A Forbes investigation revealed Obama gained a net worth of about $20 million throughout his 12 years working as both a senator and serving as president, raising his net worth to around $70 million in 2024. That’s a remarkable trajectory for a man whose most famous pre-Senate credential was organizing communities on the South Side of Chicago.
And Smith isn’t finished.
Smith told his audience that while he does not mind if politicians earn high profits when the American people are also doing well financially, he does not believe that is currently the situation. “I’m cool with it if the American people are prospering, but last time I checked, that’s not the case,” Smith said.
That’s the part that stings. The wealth accumulation might be explainable in isolation. What’s harder to explain is the timing. Both Clinton and Obama presided over eras their own party celebrated as economic golden ages. And yet the people they claimed to champion are still waiting for their share, while the men themselves cashed out spectacularly.
The Clinton Foundation has been a subject of scrutiny for years. Critics have long raised questions about the relationship between foreign donations to the Foundation and Hillary Clinton’s tenure as Secretary of State — questions the mainstream press largely waved away. But Smith isn’t coming at this from a right-wing angle. He’s coming at it from a common sense one. A broke lawyer from Arkansas does not accumulate nine figures through book royalties and speaking fees alone without some very particular doors being opened for him.
Obama’s situation carries its own set of questions. The presidential salary caps out under $450,000. A senator’s pay is less than that. Twelve years in public office at those rates gets you somewhere around $5 million before taxes, not $70 million. The gap between what the job pays and what these men are worth gets filled in by book deals with major publishers, speaking arrangements with Wall Street firms, and Netflix production deals that would make a Hollywood agent blush.
None of that is illegal. But it does raise a question about who those deals are really for and what they’re really paying for.

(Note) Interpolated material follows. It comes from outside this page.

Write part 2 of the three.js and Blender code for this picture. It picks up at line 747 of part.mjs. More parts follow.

What makes Smith’s comments worth paying attention to is exactly who he is. Coming from a Black broadcaster with his own huge audience, the criticism wasn’t easy to wave away as stale right-wing noise. Smith speaks to the same demographic Obama once claimed as his most loyal base. When he starts asking these questions publicly, it means the questions have migrated somewhere the Democrat Party can’t easily quarantine them.

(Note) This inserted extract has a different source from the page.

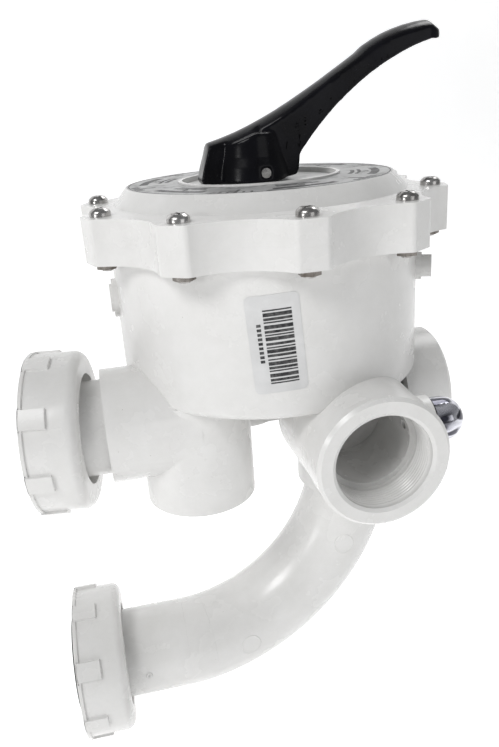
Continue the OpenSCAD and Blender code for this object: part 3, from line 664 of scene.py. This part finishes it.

The party has spent two decades building a kind of mythology around both men. Clinton as the brilliant policy wonk who left office with a surplus. Obama as the historic, dignified statesman who restored America’s standing in the world. The mythology requires that both men be seen as selfless public servants who sacrificed for the country. The net worth numbers make that story harder to tell with a straight face.
And the American people have noticed. They’ve been noticing for a while. They just haven’t had many people with Smith’s reach willing to say it plainly on a major platform.
There’s a broader pattern here worth naming. The political class in this country has figured out a very clean racket. You spend a career in government, accumulating influence and access. You leave office. And then the people whose calls you used to take when you were in power start paying you enormous sums to give speeches, sit on boards, and attach your name to foundations. The money flows. The lifestyle improves. And if anyone asks, you point to the book sales.
But the American families who voted for these men, who believed the speeches about fighting for working people, who trusted that the party of the little guy was actually run by people who understood what it felt like to worry about a grocery bill — those families aren’t getting Netflix deals. They’re not getting $500,000 speaking fees from Goldman Sachs. They’re getting higher prices, stagnant wages, and a political class that gets richer every time it claims to be fighting for them.
Smith put it simply: if the people are doing well, fine, get yours. But that’s not what happened. And the numbers don’t lie.